Look at any GRC platform's pricing page. You won't find a price. You'll find a contact form with the words "let's talk" or "request a quote" or "schedule a demo to see pricing."
This is a dark pattern. Not in the technical UX sense, in the structural sense. The vendor is forcing you to do unpaid sales work for them as a precondition to learning whether you can afford their product. That sales work has a name. It's called qualification, and on the vendor's side it's done by a real human getting paid forty thousand a year to extract budget information from you before they tell you a number.
Why it works: because everyone else does it. The pattern is so universal in B2B SaaS that buyers have stopped noticing it as a choice. You see "request pricing" and you fill out the form. You don't ask why.
Here are the questions that pattern is designed to avoid you asking:
- •Why does this product have variable pricing based on my company size if the cost to deliver it doesn't change?
- •Why am I being asked to schedule a thirty minute call to learn a number that fits in a tweet?

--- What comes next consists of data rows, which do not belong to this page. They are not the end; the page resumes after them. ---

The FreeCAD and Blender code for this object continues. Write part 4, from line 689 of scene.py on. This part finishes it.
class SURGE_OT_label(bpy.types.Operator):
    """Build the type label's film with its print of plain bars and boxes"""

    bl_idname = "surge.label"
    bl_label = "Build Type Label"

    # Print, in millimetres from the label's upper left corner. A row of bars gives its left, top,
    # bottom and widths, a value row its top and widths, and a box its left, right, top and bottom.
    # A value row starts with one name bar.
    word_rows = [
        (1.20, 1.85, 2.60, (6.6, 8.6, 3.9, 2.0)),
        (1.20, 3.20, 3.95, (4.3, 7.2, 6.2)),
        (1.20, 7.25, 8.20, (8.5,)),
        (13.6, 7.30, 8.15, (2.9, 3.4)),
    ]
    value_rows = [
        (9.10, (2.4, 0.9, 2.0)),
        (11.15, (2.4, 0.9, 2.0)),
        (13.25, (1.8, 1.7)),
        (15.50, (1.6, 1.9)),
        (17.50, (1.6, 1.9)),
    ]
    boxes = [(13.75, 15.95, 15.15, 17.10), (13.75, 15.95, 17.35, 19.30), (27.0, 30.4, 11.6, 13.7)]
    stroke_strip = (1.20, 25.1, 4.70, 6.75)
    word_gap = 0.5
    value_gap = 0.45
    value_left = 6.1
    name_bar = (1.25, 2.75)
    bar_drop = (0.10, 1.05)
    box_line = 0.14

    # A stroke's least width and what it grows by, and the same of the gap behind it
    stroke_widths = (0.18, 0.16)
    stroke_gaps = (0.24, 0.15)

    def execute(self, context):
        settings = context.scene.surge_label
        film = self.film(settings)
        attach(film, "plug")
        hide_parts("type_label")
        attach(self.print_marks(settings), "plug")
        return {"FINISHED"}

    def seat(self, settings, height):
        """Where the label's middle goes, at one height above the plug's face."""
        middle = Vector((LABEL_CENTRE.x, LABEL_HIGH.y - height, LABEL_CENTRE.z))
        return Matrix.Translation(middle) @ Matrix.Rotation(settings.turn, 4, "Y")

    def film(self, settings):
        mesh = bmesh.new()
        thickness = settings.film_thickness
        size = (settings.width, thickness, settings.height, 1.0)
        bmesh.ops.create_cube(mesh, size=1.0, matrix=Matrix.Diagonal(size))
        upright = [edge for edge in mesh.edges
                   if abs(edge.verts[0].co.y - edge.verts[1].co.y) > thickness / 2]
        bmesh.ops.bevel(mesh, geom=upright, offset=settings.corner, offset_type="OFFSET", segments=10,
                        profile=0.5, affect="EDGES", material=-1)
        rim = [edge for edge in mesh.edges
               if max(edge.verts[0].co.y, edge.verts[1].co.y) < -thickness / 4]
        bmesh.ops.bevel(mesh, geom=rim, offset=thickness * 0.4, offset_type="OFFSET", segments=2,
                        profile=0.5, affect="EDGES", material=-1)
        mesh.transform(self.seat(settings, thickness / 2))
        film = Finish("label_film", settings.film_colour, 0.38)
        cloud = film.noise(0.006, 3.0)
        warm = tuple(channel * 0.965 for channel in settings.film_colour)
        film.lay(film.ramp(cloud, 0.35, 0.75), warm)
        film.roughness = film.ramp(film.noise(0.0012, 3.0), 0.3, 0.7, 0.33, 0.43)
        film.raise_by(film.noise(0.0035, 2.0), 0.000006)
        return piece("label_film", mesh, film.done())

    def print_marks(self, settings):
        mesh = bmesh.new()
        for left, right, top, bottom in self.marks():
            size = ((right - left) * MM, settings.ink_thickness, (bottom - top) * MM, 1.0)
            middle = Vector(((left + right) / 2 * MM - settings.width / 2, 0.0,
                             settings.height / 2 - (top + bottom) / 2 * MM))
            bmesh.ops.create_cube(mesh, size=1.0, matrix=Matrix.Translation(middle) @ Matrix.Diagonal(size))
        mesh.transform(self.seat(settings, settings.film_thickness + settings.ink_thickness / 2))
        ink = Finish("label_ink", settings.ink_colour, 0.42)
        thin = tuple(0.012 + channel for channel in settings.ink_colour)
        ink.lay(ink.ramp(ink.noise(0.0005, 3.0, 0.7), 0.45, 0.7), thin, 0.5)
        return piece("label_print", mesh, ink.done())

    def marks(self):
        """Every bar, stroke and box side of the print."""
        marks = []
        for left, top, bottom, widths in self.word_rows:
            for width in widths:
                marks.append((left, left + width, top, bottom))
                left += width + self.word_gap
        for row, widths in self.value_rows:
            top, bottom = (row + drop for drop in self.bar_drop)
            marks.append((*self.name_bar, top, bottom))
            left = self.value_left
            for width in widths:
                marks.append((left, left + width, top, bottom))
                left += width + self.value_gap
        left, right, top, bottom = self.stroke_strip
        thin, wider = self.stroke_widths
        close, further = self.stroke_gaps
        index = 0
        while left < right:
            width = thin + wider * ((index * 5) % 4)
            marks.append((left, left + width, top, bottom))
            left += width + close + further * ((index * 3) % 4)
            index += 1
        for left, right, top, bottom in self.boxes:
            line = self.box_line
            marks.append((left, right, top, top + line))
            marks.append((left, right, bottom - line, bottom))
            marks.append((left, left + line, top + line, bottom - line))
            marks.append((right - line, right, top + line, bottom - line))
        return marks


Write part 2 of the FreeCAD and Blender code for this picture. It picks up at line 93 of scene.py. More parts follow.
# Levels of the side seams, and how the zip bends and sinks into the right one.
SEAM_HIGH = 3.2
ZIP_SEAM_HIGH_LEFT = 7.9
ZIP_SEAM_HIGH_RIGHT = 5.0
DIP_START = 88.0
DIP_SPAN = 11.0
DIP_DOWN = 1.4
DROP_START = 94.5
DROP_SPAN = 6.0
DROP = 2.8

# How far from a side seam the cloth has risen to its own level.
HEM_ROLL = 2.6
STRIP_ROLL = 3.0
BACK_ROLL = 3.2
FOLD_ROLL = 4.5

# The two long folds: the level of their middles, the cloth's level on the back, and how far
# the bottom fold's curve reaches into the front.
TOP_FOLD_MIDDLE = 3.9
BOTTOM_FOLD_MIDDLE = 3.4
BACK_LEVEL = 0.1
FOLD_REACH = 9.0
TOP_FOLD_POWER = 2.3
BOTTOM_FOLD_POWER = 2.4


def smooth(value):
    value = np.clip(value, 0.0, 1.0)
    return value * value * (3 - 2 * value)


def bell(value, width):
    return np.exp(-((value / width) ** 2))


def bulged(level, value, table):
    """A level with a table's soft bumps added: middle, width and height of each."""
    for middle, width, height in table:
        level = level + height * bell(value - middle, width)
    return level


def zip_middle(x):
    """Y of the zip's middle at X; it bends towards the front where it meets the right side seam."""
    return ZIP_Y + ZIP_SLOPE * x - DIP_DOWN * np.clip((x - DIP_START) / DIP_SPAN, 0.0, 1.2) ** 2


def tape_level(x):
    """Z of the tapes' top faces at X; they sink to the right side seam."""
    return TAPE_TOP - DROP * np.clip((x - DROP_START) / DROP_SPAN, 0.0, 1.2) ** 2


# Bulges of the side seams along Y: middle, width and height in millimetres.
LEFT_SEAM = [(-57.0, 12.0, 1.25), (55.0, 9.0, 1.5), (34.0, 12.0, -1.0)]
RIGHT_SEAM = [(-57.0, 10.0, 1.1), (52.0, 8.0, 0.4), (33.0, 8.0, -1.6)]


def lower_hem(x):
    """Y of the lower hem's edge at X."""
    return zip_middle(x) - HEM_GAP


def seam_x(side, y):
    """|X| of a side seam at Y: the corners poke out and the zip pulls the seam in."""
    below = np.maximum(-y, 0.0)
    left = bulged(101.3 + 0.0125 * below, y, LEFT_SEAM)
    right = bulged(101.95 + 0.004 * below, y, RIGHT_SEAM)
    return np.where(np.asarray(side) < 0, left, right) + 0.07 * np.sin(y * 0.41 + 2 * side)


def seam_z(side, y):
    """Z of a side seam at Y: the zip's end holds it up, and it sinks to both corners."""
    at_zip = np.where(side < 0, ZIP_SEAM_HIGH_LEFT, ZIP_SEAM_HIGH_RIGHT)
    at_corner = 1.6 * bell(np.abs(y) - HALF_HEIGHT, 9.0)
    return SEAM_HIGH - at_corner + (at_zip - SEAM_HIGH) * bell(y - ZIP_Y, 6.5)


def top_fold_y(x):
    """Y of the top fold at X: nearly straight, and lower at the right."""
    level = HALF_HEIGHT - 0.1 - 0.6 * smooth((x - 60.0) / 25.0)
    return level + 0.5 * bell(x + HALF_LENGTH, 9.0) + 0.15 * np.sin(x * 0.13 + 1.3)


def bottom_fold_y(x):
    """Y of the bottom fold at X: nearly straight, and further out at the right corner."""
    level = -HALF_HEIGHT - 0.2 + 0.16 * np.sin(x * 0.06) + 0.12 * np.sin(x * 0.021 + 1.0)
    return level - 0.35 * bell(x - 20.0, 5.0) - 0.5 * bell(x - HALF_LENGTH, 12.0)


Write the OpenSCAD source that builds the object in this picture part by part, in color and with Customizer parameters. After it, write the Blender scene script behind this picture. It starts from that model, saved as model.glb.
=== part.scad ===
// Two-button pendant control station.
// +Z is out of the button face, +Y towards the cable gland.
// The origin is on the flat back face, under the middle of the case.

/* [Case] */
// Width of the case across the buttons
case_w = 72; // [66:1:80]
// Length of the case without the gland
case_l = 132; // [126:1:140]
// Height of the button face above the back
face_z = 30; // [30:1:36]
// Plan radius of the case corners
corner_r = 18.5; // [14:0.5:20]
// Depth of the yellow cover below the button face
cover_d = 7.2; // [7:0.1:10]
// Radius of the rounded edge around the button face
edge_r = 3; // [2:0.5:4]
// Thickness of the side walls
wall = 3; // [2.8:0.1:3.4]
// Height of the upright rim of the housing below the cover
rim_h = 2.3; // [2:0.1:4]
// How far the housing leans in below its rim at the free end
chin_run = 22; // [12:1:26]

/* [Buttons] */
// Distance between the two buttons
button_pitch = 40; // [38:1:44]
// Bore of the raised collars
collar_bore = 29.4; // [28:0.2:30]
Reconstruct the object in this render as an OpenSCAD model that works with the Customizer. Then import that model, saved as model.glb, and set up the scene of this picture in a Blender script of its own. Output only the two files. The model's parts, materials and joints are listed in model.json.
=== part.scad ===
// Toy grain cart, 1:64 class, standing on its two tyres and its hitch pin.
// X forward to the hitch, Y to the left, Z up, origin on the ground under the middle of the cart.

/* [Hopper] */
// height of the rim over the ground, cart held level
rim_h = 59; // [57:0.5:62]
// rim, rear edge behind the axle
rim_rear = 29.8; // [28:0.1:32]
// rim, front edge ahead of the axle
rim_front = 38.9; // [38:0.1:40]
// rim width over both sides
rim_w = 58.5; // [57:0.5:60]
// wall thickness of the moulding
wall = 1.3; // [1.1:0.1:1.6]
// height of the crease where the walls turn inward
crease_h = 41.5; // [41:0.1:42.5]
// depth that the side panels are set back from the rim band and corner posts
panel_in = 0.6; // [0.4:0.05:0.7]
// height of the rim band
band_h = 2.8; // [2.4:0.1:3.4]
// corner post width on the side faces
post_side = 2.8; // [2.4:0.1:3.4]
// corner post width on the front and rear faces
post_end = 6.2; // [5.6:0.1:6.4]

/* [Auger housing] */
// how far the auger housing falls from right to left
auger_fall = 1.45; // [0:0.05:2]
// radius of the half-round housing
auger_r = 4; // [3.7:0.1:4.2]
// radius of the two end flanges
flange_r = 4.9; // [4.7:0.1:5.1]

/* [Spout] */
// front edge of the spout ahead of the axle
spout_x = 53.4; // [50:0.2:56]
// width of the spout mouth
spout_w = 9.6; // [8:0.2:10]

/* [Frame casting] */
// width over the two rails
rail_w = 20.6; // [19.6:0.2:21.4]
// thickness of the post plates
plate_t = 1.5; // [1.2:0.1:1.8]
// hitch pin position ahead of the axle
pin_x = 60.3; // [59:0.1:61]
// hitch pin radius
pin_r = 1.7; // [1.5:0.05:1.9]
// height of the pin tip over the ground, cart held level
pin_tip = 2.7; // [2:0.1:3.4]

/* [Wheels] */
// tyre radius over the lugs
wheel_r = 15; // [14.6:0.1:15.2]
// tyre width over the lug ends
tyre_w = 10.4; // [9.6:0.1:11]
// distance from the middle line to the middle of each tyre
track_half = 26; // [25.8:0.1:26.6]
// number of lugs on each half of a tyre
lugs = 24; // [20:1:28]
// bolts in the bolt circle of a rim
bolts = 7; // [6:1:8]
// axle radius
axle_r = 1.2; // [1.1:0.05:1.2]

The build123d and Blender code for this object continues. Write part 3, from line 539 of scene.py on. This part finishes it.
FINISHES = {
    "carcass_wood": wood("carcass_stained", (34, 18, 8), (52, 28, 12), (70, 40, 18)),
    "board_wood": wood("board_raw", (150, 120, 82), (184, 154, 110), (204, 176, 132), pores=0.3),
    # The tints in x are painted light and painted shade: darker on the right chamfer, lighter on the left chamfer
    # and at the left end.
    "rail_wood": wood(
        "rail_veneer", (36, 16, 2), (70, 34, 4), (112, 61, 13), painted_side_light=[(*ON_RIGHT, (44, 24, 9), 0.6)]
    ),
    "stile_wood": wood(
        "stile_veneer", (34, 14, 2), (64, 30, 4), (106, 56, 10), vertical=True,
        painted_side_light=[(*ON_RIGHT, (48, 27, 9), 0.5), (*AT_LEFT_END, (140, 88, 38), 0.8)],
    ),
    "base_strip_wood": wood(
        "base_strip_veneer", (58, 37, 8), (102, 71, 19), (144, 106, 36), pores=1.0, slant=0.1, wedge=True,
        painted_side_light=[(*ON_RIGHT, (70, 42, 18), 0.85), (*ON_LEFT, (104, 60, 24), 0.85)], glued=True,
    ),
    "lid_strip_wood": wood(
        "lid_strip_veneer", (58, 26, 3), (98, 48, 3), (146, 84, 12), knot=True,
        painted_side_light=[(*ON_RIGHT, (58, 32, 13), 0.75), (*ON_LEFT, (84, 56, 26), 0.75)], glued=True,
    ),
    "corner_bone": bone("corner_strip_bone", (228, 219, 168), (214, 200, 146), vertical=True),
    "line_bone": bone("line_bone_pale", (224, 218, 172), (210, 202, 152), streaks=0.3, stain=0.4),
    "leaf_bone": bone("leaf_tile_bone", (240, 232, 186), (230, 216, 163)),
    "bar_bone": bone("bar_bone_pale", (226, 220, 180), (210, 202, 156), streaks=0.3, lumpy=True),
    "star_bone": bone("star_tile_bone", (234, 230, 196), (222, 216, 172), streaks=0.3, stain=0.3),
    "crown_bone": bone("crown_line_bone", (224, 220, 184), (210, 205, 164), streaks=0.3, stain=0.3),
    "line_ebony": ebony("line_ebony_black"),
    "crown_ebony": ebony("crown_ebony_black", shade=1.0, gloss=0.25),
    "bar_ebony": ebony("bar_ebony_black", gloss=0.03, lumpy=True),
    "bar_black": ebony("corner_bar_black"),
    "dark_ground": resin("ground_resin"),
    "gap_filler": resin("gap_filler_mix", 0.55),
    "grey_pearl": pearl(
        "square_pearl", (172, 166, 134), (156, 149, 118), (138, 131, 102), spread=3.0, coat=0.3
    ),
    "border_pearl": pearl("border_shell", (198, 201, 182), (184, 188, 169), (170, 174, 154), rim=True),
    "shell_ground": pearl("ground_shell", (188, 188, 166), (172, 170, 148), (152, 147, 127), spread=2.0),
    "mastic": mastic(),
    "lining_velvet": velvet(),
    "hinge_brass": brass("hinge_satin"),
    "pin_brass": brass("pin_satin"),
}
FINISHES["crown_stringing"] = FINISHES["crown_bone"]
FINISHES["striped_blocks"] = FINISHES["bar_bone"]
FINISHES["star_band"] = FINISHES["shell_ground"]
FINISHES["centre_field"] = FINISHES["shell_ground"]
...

- •What in this product is so different from the published-price competitor that they can't show me the same number on a page?
- •If I am a 200 person company and they would have quoted me 50k, would they have quoted a 2000 person company 500k for the exact same product?
The answer to the last one is yes, and the entire pricing-on-request economy depends on you never finding out.
The category I'm in does this aggressively. Vanta, Drata, Hyperproof, Dataguard. Every one of them gates pricing behind a demo. Every one of them quotes based on your headcount or revenue. Every one of them has a sales-led motion that assumes the product is too complex to evaluate without a human guide, which is convenient because it's also too complex to compare prices on.
It isn't that complex. The product is a controls library, a form per control, a file upload, an audit log. You can evaluate that in twenty minutes if they'd let you log in. They don't let you log in.
The thing I'm trying to do with my platform is the boring opposite. Free to use. Published pricing where pricing exists. No demo required. Log in, look around, leave. If the product isn't good enough to evaluate that way, the product isn't good enough.
This won't kill the dark pattern. Some categories will gate pricing behind humans forever because the customer expects it. But the moment a credible alternative ships with a price on the page, the demo-wall starts looking less like sophistication and more like what it is. A tax on your time, charged before you've even decided whether to pay the bigger one.
Watch for these patterns. They're not normal. They're a choice the vendor made about how to extract more from you. Refusing the choice is allowed.